We pass now to a new epoch, which is well distinguished by its animals from all that had preceded it. Races of reptiles still have place upon the earth, and we have now the megalosaurian remains; these animals possessing a strength and rapacity which would render them objects of terror as well as astonishment, could they be restored to the world which they once ravaged. An enormous bat-like creature also existed at this time—the pterodactyl—which, in the language of Cuvier, was, “undoubtedly, the most extraordinary of all the beings of whose former existence a knowledge is granted to us, and that which, if seen alive, would appear most unlike anything that exists in the present world.” “You see before you,” says the same writer, “an animal which, in all points of bony structure, from the teeth to the extremities of the nails, presents the well-known saurian characteristics, and of which no one can doubt that its integuments and soft parts, its scaly armour and its organs of circulation and reproduction, are likewise analogous. But it was, at the same time, an animal provided with the means of flying; and, when stationary, its wings were probably folded back like those of a bird, although, perhaps, by the claws attached to its fingers, it might suspend itself from the branches of trees.”[235]

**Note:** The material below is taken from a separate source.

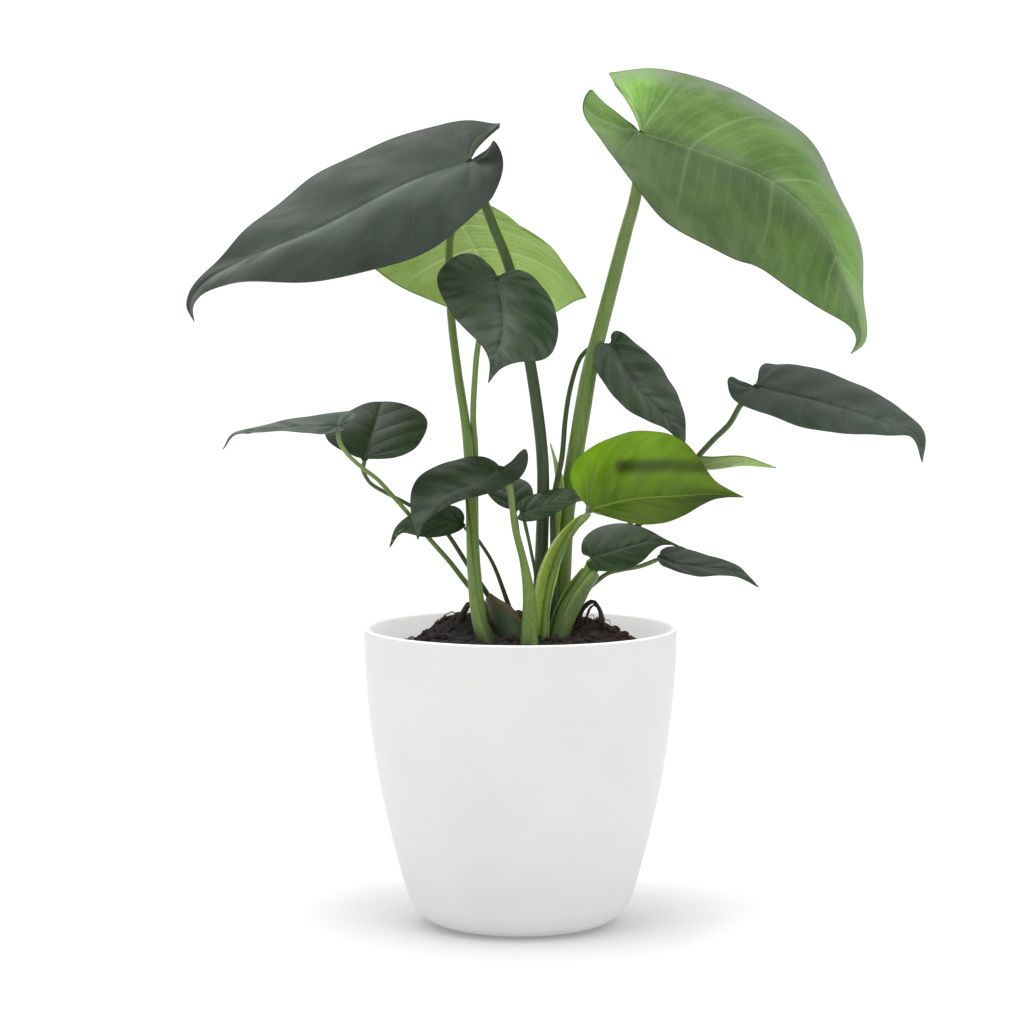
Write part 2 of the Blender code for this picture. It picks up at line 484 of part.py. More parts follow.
def smooth_outline(points, per_span):
    """A uniform cubic B-spline that all but touches its points, and turns more evenly than a tight curve."""
    points = [Vector(point) for point in points]
    corners = [points[0]]
    for before, here, after in zip(points, points[1:], points[2:]):
        corners.append(here + (here * 2 - before - after) / 6)
    corners.append(points[-1])
    ends = [corners[0] * 2 - corners[1], *corners, corners[-1] * 2 - corners[-2]]
    curve = []
    for a, b, c, d in zip(ends, ends[1:], ends[2:], ends[3:]):
        for step in range(per_span):
            t = step / per_span
            curve.append((
                a * (1 - t) ** 3 + b * (3 * t ** 3 - 6 * t * t + 4)
                + c * (-3 * t ** 3 + 3 * t * t + 3 * t + 1) + d * t ** 3
            ) / 6)
    curve.append(corners[-1].copy())
    return curve


class Blade:
    """The curved surface of one leaf blade."""

    def __init__(self, midrib, widths, roll, rise, droop, lift, tuck, grid, left, right):
        self.curve, self.length = even_curve([Vector(p) * MM for p in midrib], MIDRIB_STEPS)
        self.widths = {LEFT: widths[0] * MM, RIGHT: widths[1] * MM}
        self.rise = {LEFT: [math.radians(a) for a in rise[0]], RIGHT: [math.radians(a) for a in rise[1]]}
        self.droop = {LEFT: math.radians(droop[0]), RIGHT: math.radians(droop[1])}
        self.lift = {LEFT: math.radians(lift[0]), RIGHT: math.radians(lift[1])}
        self.tuck = {LEFT: tuck[0], RIGHT: tuck[1]}
        self.shapes = {LEFT: smooth_outline(left, OUTLINE_STEPS), RIGHT: smooth_outline(right, OUTLINE_STEPS)}
        self.columns, self.rows = grid
        self.aheads, self.acrosses = self.make_frames(math.radians(roll))

    def make_frames(self, roll):
        """The way along and the way across (to the right) at each point of the midrib."""
        aheads, acrosses = [], []
        across = None
        for index in range(MIDRIB_STEPS + 1):
            after, before = min(index + FRAME_REACH, MIDRIB_STEPS), max(index - FRAME_REACH, 0)
            ahead = (self.curve[after] - self.curve[before]).normalized()
            if across is None:
                across = ahead.cross(Vector((0, 0, 1))).normalized()
                across = Matrix.Rotation(roll, 3, ahead) @ across
            across = (across - ahead * across.dot(ahead)).normalized()
            aheads.append(ahead)
            acrosses.append(across)
        return aheads, acrosses

    def outline(self, m, side):
        """The half outline at a fraction of its way round, in parts of length and half width."""
        x, y = at_fraction(self.shapes[side], m)
        return x, max(y, 0.0)

    def place(self, x, y, side):
        """The point at a part x of the length, and a part y of the half width out to a side."""
        spot = min(max(x, 0.0), 1.0)
        ahead = at_fraction(self.aheads, spot).normalized()
        across = at_fraction(self.acrosses, spot).normalized()
        up = across.cross(ahead)
        out = y * self.widths[side]
        rise = self.rise[side][0] + (self.rise[side][1] - self.rise[side][0]) * ease(spot, 0, 1)
        point = at_fraction(self.curve, spot)
        if y > 0:
            turn = self.droop[side] * y
            margin = rise - turn
            point = point + across * side * out * (math.sin(rise) - math.sin(margin)) / turn
            point += up * out * (math.cos(margin) - math.cos(rise)) / turn
        if x < 0:
            back = -x * self.length
            curl = math.tan(self.lift[side]) * back * back / (LOBE_REACH * self.length)
            tuck = self.tuck[side] * back * max(1 - y / TUCK_SHARE, 0.0) ** 2
            point = point - ahead * back * math.cos(self.lift[side]) + up * (curl - tuck)
        return point

    def grid_point(self, column, row, side):
        m = column / self.columns
        edge_x, edge_y = self.outline(m, side)
        foot_x = (max(m - FAN_SHARE, 0.0) / (1 - FAN_SHARE)) ** VEIN_SWEEP
        t = row / self.rows
        return self.place(foot_x + (edge_x - foot_x) * t, edge_y * t, side)

    def mesh(self):
        """The blade's surface as one sheet, its upper side up."""
        bm = bmesh.new()
        shared = {}

        def vert(column, row, side):
            m = column / self.columns
            if column == 0 or (row == 0 and m <= FAN_SHARE):
                key = "stalk"
            elif column == self.columns:
                key = "tip"
            elif row == 0:
                key = ("midrib", column)
            else:
                key = (column, row, side)
            if key not in shared:
                shared[key] = bm.verts.new(self.grid_point(column, row, side))
            return shared[key]

        for side in (LEFT, RIGHT):
            for column in range(1, self.columns):  # the first column of the fan is the notch's own edge
                for row in range(self.rows):
                    corners = [vert(column, row, side), vert(column + 1, row, side),
                               vert(column + 1, row + 1, side), vert(column, row + 1, side)]
                    corners = list(dict.fromkeys(corners))
                    if len(corners) > 2:
                        bm.faces.new(corners if side == LEFT else corners[::-1])
        bmesh.ops.triangulate(bm, faces=bm.faces)
        return bm


def build_blade(name, finish):
    blade = add_object("leaf_" + name, Blade(**BLADES[name]).mesh(), finish)
    thick = blade.modifiers.new("thickness", "SOLIDIFY")
    thick.thickness = BLADE_THICKNESS
    thick.offset = -1.0


def blade_finish(name):
    if name in YOUNG_BLADES:
        return "leaf_young"
    return "leaf_mid" if name in MID_BLADES else "leaf_dark"


def main():
    clear_scene()
    build_pot()
    soil = build_soil()
    for name in BLADES:
        build_blade(name, blade_finish(name))
        build_tube("petiole_" + name, STALKS[name], STALK_RADII[name], "stalk_green")
        sink_into_soil(soil, name, STALKS[name], STALK_RADII[name])
    for name, (points, radii) in OTHER_TUBES.items():
        build_tube(name, points, radii, "dry_sheath")
        sink_into_soil(soil, name, points, radii)


main()
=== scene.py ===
# %% [markdown]
# # A potted monstera
#
# This lesson builds a young monstera in a round white pot: heart-shaped blades on arching stalks, the
# pale sheaths at their feet, a mound of crumbly soil, and the pot. The solid model of the same plant is
# loaded first. It fixes where every leaf is and how large the whole thing may be. Each step then puts a
# finer piece in the place of one of its nodes.

# %% Load the fixed frame
import math
import random

import bmesh
import bpy
from mathutils import Matrix, Vector, noise


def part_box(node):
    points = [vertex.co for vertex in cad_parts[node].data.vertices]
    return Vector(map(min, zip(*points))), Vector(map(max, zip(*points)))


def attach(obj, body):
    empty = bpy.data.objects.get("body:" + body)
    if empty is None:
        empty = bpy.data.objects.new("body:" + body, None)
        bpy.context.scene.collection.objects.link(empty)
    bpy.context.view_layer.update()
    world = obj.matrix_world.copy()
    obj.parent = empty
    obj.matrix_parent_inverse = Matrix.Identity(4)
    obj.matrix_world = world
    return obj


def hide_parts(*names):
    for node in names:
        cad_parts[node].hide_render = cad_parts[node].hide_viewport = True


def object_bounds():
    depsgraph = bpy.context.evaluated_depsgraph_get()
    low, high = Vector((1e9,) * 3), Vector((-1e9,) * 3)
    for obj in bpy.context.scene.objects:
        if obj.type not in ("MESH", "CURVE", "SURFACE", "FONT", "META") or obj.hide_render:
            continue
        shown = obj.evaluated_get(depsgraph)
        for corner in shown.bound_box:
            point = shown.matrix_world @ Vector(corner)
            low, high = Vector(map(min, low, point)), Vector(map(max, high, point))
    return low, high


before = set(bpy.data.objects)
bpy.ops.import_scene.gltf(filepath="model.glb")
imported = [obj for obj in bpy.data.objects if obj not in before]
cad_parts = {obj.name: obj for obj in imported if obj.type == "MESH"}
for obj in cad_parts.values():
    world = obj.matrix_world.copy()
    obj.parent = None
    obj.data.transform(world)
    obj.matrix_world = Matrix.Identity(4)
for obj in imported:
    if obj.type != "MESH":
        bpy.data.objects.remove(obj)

MM = 0.001
cad_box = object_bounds()
print("the solid model measures", [round(b - a, 3) for a, b in zip(*cad_box)], "m")

# %% [markdown]
# ## Curves
#
# Stalks, midribs and roots are all drawn as smooth curves through a few points. A Catmull-Rom spline
# passes through every point it is given, which makes it easy to steer: to move a leaf, move one of its
# points. The points come out bunched where the curve is short, so a second helper spreads them evenly
# along its length.

# %% Smooth curves
CURVE_STEPS = 24


def smooth_curve(points, per_span):
    """Points along a Catmull-Rom curve through the given points."""
    ends = [points[0] * 2 - points[1], *points, points[-1] * 2 - points[-2]]
    curve = []
    for before, start, end, after in zip(ends, ends[1:], ends[2:], ends[3:]):
        for step in range(per_span):
            t = step / per_span
            curve.append(0.5 * (
                2 * start + (end - before) * t + (2 * before - 5 * start + 4 * end - after) * t * t
                + (3 * start - before - 3 * end + after) * t ** 3
            ))
    curve.append(points[-1].copy())
    return curve


def even_curve(points, count):
    """A smooth curve as count + 1 points at equal distances along it, and its length."""
    fine = smooth_curve([Vector(p) for p in points], CURVE_STEPS)
    lengths = [0.0]
    for a, b in zip(fine, fine[1:]):
        lengths.append(lengths[-1] + (b - a).length)
    even = []
    index = 0
    for step in range(count + 1):
        goal = lengths[-1] * step / count
        while index < len(fine) - 2 and lengths[index + 1] < goal:
            index += 1
        span = max(lengths[index + 1] - lengths[index], 1e-9)
        even.append(fine[index].lerp(fine[index + 1], (goal - lengths[index]) / span))
    return even, lengths[-1]


def at_fraction(values, fraction):
    """The value at a fraction of the way along an evenly spaced list."""
    place = min(max(fraction, 0.0), 1.0) * (len(values) - 1)
    index = min(int(place), len(values) - 2)
    return values[index] + (values[index + 1] - values[index]) * (place - index)


def ease(value, low, high):
    """0 below low, 1 above high, and a smooth step between."""
    t = min(max((value - low) / (high - low), 0.0), 1.0)
    return t * t * (3 - 2 * t)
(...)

From the disintegration of the older rocks have no doubt arisen those formations which are known as the oolitic series. In these strata are preserved the remains of plants and animals more resembling those which now exist upon the earth; and, for the first time,—unless the evidence of the footsteps of birds on the new red sandstone of America be accepted,—we meet with the remains of the feathered tribes.

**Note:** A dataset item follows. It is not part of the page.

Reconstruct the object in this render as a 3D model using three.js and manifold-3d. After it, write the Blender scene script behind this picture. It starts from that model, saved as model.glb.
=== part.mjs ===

In these formations we discover animals belonging to the class Mammalia,—the amphitherium and the phascolotherium,—which appear to have resembled, in many respects, the marsupial animals of New Holland.[236]

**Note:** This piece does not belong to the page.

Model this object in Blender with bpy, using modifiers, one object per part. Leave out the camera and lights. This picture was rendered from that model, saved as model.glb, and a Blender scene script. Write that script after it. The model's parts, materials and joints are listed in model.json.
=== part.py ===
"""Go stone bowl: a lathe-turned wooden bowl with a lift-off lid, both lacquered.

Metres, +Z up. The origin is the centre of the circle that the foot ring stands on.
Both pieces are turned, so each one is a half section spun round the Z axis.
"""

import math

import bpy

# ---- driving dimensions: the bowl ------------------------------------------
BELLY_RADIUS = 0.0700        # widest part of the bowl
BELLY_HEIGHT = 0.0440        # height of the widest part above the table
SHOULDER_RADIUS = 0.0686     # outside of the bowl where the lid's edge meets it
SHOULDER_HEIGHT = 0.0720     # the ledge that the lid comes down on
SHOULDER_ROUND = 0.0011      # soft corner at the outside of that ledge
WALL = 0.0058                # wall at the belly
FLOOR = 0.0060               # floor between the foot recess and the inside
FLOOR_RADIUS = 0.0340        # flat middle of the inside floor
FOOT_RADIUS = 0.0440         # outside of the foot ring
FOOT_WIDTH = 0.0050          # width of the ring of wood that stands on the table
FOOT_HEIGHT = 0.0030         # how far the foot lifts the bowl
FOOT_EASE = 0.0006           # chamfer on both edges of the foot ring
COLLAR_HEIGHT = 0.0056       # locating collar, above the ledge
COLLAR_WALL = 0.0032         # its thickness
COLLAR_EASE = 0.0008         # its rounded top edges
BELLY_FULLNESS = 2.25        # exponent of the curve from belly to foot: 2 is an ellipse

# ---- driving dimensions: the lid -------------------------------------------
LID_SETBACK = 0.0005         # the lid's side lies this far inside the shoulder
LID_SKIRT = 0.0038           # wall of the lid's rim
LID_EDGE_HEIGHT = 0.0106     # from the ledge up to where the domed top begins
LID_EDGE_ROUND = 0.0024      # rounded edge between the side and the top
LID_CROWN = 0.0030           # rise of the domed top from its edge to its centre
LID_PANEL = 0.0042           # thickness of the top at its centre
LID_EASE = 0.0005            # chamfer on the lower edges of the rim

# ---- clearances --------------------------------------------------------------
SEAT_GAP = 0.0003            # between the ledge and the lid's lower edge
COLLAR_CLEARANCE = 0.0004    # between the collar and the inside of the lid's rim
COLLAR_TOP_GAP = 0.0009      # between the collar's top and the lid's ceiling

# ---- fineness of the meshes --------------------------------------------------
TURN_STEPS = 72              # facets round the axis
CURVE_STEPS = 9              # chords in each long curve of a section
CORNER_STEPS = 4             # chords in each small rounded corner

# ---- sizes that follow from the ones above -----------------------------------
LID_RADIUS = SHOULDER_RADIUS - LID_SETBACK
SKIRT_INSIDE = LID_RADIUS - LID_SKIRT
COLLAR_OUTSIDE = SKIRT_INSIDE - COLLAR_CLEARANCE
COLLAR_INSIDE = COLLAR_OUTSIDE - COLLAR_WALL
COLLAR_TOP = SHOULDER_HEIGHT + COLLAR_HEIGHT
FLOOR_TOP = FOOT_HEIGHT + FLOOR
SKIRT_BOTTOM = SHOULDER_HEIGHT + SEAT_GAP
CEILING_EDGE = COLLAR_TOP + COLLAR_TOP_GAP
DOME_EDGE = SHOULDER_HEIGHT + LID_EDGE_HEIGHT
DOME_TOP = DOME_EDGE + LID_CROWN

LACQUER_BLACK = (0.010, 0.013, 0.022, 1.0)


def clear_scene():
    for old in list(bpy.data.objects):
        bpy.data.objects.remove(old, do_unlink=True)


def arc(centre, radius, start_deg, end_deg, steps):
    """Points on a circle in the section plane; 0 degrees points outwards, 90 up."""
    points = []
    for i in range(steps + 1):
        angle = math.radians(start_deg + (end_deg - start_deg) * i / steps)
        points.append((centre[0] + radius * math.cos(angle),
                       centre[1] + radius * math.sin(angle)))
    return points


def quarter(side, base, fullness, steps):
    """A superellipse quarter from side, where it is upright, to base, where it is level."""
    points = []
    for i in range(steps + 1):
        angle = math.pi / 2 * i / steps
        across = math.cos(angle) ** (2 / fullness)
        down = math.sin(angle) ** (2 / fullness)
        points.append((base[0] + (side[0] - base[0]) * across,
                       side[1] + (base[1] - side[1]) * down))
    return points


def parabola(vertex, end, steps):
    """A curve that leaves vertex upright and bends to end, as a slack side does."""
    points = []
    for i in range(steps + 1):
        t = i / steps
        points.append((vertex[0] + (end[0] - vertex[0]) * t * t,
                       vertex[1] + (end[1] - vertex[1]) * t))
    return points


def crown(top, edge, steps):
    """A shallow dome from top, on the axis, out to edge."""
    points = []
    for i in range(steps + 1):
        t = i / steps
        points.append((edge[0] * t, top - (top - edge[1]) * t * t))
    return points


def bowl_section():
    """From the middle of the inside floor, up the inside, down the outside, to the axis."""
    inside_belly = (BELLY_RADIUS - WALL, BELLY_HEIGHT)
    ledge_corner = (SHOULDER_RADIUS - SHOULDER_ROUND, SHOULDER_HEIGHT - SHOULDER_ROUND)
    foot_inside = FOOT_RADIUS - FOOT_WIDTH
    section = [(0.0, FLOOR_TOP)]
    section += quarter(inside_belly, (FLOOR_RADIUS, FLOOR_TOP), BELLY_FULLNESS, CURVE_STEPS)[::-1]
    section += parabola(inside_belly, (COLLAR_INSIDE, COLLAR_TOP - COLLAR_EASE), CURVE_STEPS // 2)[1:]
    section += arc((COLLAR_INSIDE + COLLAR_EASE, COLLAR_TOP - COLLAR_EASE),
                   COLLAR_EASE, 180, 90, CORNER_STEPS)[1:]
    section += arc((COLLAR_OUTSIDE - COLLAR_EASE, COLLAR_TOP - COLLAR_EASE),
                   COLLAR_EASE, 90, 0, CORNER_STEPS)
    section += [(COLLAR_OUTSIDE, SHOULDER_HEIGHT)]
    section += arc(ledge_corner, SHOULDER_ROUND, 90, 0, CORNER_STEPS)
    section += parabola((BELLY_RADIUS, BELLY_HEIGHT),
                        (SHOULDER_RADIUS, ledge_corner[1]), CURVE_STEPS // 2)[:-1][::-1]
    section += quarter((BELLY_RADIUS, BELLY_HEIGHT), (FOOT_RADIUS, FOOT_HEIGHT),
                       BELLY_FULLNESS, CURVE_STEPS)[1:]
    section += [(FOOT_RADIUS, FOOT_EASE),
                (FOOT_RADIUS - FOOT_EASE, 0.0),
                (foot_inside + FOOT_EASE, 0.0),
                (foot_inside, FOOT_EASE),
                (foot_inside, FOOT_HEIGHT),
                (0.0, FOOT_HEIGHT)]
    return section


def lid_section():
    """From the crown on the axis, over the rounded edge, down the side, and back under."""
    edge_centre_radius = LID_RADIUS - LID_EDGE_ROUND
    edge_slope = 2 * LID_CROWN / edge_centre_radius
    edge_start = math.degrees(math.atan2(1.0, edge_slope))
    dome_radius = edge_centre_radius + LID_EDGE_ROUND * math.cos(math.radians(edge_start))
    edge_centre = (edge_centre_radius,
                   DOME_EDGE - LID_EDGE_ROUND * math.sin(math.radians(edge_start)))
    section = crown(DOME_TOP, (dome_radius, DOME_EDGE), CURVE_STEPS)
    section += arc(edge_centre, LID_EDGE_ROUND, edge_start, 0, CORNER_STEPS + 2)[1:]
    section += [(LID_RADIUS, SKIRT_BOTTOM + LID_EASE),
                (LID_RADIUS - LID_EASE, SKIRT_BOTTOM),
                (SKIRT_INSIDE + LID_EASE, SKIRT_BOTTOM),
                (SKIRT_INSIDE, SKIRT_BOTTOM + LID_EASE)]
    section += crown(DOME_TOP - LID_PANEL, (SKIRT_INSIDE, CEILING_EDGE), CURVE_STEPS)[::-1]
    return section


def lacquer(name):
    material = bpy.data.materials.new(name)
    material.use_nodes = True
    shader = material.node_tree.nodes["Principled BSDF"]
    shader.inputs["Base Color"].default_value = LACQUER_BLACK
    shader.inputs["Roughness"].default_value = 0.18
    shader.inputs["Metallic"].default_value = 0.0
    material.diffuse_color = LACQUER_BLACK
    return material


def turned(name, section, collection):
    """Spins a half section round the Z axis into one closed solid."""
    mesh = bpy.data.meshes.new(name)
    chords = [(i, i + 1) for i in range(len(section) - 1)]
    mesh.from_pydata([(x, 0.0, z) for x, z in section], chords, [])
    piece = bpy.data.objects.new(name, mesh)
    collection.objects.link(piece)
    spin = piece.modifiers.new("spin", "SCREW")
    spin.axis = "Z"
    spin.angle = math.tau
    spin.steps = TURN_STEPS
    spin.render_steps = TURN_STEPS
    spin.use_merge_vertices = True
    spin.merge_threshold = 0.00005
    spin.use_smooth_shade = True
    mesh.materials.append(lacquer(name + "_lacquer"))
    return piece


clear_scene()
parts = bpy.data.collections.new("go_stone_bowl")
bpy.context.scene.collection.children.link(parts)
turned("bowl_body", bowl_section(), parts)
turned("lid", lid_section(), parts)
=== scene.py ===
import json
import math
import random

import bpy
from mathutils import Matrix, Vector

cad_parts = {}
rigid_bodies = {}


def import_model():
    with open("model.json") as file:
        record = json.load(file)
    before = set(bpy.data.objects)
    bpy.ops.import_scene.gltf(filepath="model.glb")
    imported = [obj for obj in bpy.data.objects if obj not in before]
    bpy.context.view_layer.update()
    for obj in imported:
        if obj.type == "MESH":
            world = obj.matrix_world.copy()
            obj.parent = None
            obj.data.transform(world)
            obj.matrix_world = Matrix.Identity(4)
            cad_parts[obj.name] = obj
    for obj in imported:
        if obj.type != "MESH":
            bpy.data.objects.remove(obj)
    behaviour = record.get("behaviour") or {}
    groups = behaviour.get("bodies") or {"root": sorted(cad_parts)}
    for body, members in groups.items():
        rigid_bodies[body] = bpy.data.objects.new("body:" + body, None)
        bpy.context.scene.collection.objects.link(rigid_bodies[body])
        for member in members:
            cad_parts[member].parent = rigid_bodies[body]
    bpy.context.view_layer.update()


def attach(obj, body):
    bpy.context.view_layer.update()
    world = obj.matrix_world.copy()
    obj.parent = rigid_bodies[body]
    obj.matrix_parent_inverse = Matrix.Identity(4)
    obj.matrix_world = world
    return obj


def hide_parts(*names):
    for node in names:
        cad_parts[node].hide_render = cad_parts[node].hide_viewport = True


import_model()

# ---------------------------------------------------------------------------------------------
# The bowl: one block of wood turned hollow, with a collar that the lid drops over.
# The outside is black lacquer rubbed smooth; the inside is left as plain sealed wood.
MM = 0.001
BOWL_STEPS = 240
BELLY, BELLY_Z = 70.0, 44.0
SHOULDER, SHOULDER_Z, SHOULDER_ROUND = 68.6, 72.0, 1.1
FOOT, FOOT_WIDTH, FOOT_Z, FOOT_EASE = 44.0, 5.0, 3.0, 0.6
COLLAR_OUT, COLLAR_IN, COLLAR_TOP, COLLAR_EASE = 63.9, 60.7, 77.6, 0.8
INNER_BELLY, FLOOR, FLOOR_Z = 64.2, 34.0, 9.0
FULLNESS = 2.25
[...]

The wealden formations, which are the next in order of position, are a series of clays and sands, with subordinate beds of limestone, grit, and shale. These have, in some instances, been formed in the sea; but they are usually regarded as fresh-water deposits. All the older rocks bear evident marks of marine origin, unless some of the coal-measure strata may be regarded as otherwise; but nearly all the wealden series contain the remains of land, fresh-water, and estuary animals, and of land vegetables. The creatures which we discover, preserved, to tell the history of this period, are numerous, and have marked peculiarities to distinguish them from those already described, or from any now existing on the earth. We find land saurians of a large kind, and animals of all sizes; even insects, of which a great variety are found in the wealds. The remarkable iguanodon was an animal which, even by the cautious measurement of Professor Owen, must have been at least twenty-eight feet long; and this enormous creature was suspected, by Cuvier, and has been proved by Owen, to have been an “herbivorous saurian for terrestrial life.”[237] Dr. Mantell calculates that no less than seventy individuals of the iguanodon of all ages have come under his notice; and the bones of a vast number of others must have been broken up by the workmen in the few quarries of Tilgate grit; so that these creatures were by no means rare at the period of their existence.[238]

The uppermost of these secondary formations is the cretaceous or chalk group, which spreads over a large portion of south-eastern England, and is met with in all parts of Europe. This chalk, which is a carbonate of lime, appears to have been slowly precipitated from tranquil water, as, according to Sir Henry De la Beche, organic remains are beautifully preserved in it. Substances of no greater solidity than common sponges retain their forms, delicate shells remain unbroken, fish even are frequently not flattened, and altogether we have the appearances which justify us in concluding that, since these organic exuviæ were entombed, they have been protected from pressure by the consolidation of the rock around them.[239]

Beneath the chalk exists what has been called, from its colour—derived from a silicate of the protoxide of iron,—green sand, and was, no doubt, formed by deposition from the same water in which the carbonate of lime was suspended,—the green sand falling to the bottom more readily from its greater specific gravity. “The tranquillity,” observes Sir Henry De la Beche, “which seems to have prevailed during this great accumulation of siliceo-calcareous matter, whether it may have been a deposit from water, in which it was mechanically suspended, partly the work of living creatures, or in a great measure chemical, is very remarkable.”[240]

In the chalk, the remains of the leaves of dicotyledonous plants and fragments of wood are found more abundantly than in the earlier strata, many of which are marked with the perforations of marine worms, indicating that they had floated for some time in the ocean. It should, however, be remembered, that these are not the first indications of vegetable life,—leaves have been found in the new red sandstone; and the flora of the coal formation must not be forgotten. The manner in which silica has deposited itself on organic bodies—such as the sponges—is curious; the whole of the organized tissue being often removed, and flint having taken its place. Flints formed by such a process as this abound in the upper chalk. The association of carbon and silicon, combined with oxygen, as we find them in the cretaceous formations, is most interesting, and naturally gives rise to some speculation on the relation of these two elements. Both carbon and silicon, as has been already shown, exist in several allotropic conditions; and, although the statements made by Dr. Brown relative to the conversion of carbon into silicon are proved to be grounded on experimental error, it is not improbable that a very intimate relation may exist between these elements.[241] The probability is, that the sponge animal has the power of secreting silica to give strength to its form. “Many species,” says Rymer Jones, speaking of recent sponges, “exhibiting the same porous structure, have none of the elasticity of the officinal sponge—a circumstance which is due to the difference observable in the composition of their skeletons or ramified frame-work. In such the living crust forms within its substance not only tenacious bands of animal matter, but great quantities of crystallized spicula, sometimes of a calcareous, at others of a siliceous, nature.” Thus, a frame of siliceous matter being formed by the living animal, a deposition of the same substance is continued after death.

Sea-urchins and star-fish, and numerous fossil shells, are found in these beds, which, however, differ materially from the remains of the same animals found in the earlier formations. A vast number of new species and genera of fish are also discovered in the chalk.

Nearly all the animals and plants which existed up to this period are now extinct, although they have some imperfect representatives at the present day.